Material for the task >>
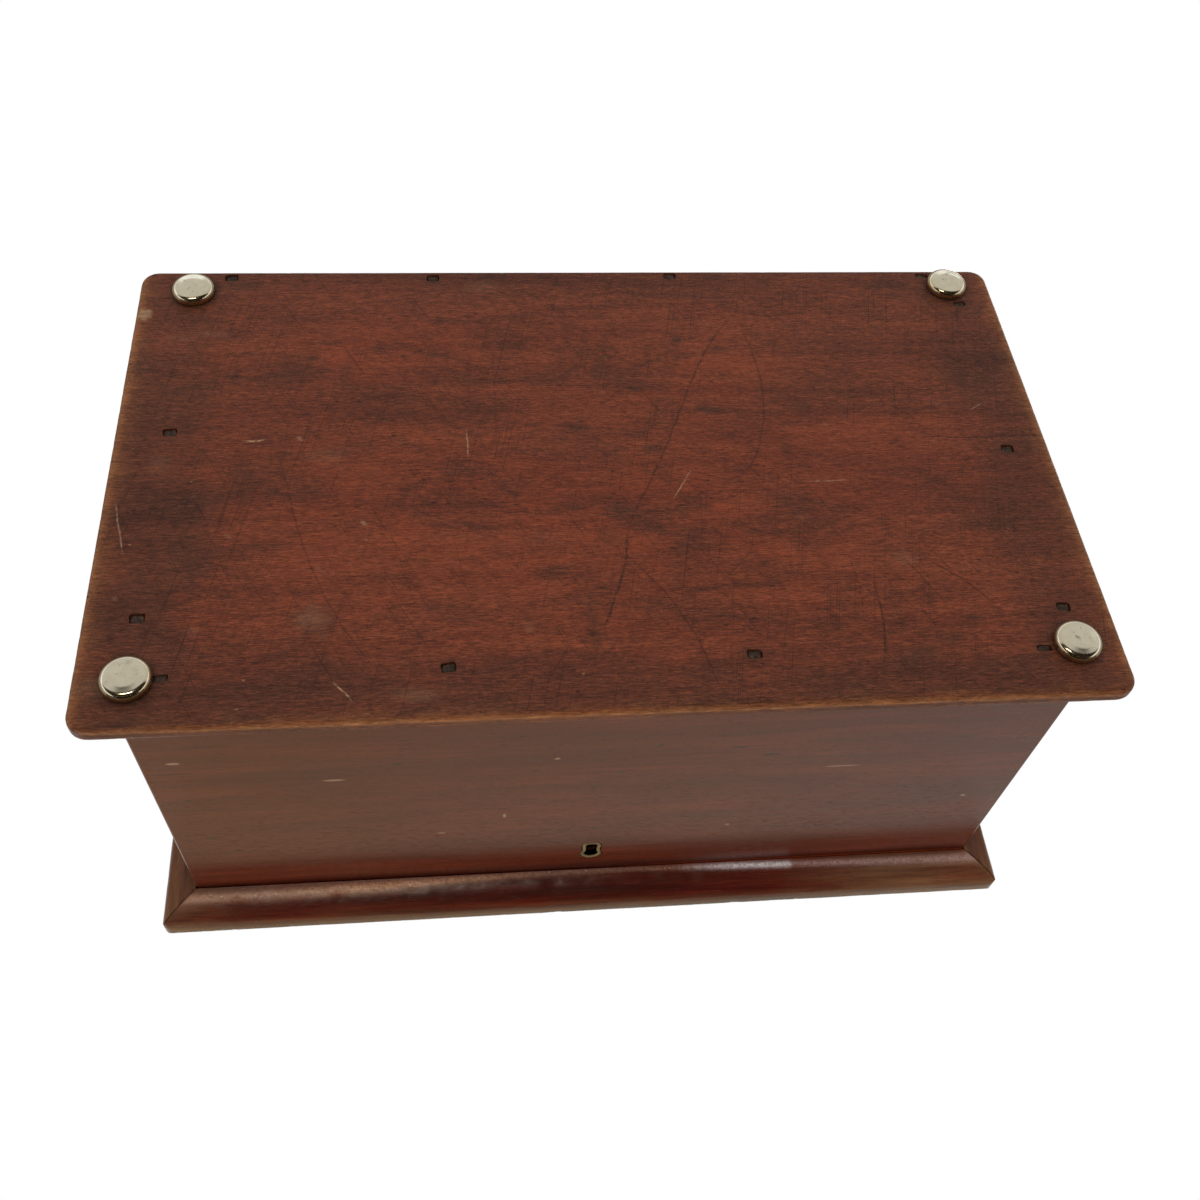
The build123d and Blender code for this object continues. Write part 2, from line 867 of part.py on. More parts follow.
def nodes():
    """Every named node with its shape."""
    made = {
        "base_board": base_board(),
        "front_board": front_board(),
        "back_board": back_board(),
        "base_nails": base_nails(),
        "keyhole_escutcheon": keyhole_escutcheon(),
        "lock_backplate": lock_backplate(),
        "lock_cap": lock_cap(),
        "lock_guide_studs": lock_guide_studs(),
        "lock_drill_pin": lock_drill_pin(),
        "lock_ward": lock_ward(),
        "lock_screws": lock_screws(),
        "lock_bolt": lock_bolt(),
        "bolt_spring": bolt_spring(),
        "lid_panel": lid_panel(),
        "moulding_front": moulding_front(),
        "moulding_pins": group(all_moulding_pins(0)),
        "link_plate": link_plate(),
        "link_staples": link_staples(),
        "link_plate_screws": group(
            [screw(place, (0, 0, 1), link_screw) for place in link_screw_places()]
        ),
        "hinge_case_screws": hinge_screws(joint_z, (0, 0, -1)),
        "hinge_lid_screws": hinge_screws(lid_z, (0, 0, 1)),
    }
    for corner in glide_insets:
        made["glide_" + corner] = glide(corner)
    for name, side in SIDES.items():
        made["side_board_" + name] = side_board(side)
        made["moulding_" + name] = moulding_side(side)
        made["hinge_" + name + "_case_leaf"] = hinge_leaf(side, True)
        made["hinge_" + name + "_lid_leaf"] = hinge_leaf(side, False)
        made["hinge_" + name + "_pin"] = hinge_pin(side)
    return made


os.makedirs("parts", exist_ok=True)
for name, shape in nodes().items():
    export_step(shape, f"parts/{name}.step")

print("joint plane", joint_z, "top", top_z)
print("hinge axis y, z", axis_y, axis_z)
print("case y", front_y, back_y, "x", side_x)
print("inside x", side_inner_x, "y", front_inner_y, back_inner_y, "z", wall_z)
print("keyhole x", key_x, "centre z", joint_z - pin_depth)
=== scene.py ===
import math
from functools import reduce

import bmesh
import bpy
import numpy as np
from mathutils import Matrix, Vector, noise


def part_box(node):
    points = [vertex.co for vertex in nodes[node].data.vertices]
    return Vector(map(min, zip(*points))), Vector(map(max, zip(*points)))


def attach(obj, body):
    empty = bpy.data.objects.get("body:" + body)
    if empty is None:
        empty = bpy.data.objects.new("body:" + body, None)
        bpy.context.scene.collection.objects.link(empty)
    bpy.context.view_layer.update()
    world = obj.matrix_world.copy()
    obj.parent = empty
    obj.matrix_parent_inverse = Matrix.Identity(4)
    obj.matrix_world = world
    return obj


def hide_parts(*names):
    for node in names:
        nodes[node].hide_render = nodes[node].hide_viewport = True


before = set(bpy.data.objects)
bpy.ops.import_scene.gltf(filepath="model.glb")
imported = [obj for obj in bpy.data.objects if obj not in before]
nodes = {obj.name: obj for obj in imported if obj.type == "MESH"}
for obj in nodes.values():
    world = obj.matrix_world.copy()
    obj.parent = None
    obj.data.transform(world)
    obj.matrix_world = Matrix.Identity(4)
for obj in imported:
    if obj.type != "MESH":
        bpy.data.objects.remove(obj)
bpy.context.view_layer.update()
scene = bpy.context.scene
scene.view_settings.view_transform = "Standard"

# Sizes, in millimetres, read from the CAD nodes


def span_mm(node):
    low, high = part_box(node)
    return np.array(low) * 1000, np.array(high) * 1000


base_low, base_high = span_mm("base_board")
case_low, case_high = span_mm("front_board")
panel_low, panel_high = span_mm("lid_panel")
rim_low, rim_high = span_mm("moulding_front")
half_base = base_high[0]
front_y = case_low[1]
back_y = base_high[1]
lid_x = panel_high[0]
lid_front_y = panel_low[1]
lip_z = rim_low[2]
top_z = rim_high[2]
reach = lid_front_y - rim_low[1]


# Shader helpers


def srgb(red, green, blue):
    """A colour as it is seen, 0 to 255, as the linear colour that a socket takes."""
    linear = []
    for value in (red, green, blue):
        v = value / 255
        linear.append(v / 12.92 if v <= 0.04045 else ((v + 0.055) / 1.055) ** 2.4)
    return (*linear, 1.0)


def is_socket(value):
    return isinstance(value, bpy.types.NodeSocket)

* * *

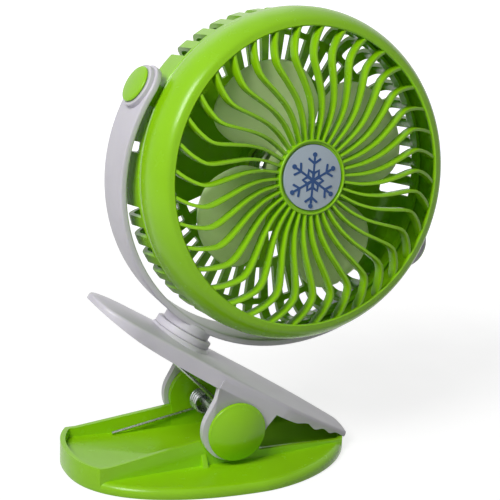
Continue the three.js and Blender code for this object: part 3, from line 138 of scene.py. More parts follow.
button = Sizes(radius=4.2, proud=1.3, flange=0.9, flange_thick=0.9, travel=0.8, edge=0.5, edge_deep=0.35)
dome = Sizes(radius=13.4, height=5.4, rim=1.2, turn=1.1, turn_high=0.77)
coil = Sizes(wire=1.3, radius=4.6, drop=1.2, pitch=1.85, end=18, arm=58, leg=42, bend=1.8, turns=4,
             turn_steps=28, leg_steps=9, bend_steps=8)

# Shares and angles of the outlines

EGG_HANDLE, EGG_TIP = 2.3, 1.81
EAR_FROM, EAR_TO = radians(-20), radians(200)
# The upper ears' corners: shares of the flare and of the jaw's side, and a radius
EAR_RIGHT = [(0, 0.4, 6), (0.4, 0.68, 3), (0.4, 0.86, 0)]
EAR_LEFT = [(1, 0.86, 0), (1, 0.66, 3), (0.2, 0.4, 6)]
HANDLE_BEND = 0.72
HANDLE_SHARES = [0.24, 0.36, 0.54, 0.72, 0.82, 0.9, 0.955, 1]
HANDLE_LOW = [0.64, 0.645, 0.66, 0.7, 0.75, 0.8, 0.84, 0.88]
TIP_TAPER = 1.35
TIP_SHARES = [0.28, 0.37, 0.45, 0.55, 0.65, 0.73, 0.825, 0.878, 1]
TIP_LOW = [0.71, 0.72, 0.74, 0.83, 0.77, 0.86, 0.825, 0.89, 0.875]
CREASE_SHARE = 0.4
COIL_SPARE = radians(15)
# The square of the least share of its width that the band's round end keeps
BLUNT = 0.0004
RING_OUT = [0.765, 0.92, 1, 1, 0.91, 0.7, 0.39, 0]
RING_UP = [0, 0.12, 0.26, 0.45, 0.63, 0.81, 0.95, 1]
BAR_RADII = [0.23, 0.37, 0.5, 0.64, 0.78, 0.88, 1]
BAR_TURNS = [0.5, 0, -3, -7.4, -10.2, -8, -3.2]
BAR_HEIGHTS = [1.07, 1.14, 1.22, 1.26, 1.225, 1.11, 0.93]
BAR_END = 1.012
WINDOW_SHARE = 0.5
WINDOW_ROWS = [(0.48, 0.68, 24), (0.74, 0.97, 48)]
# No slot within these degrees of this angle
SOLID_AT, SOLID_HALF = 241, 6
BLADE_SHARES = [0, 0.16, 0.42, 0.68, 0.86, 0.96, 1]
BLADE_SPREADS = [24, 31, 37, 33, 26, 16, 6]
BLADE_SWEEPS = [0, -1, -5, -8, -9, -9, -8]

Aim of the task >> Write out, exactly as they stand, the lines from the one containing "for name, shape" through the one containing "imported = [obj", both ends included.

Result for this exercise >>
for name, shape in nodes().items():
    export_step(shape, f"parts/{name}.step")

print("joint plane", joint_z, "top", top_z)
print("hinge axis y, z", axis_y, axis_z)
print("case y", front_y, back_y, "x", side_x)
print("inside x", side_inner_x, "y", front_inner_y, back_inner_y, "z", wall_z)
print("keyhole x", key_x, "centre z", joint_z - pin_depth)
=== scene.py ===
import math
from functools import reduce

import bmesh
import bpy
import numpy as np
from mathutils import Matrix, Vector, noise


def part_box(node):
    points = [vertex.co for vertex in nodes[node].data.vertices]
    return Vector(map(min, zip(*points))), Vector(map(max, zip(*points)))


def attach(obj, body):
    empty = bpy.data.objects.get("body:" + body)
    if empty is None:
        empty = bpy.data.objects.new("body:" + body, None)
        bpy.context.scene.collection.objects.link(empty)
    bpy.context.view_layer.update()
    world = obj.matrix_world.copy()
    obj.parent = empty
    obj.matrix_parent_inverse = Matrix.Identity(4)
    obj.matrix_world = world
    return obj


def hide_parts(*names):
    for node in names:
        nodes[node].hide_render = nodes[node].hide_viewport = True


before = set(bpy.data.objects)
bpy.ops.import_scene.gltf(filepath="model.glb")
imported = [obj for obj in bpy.data.objects if obj not in before]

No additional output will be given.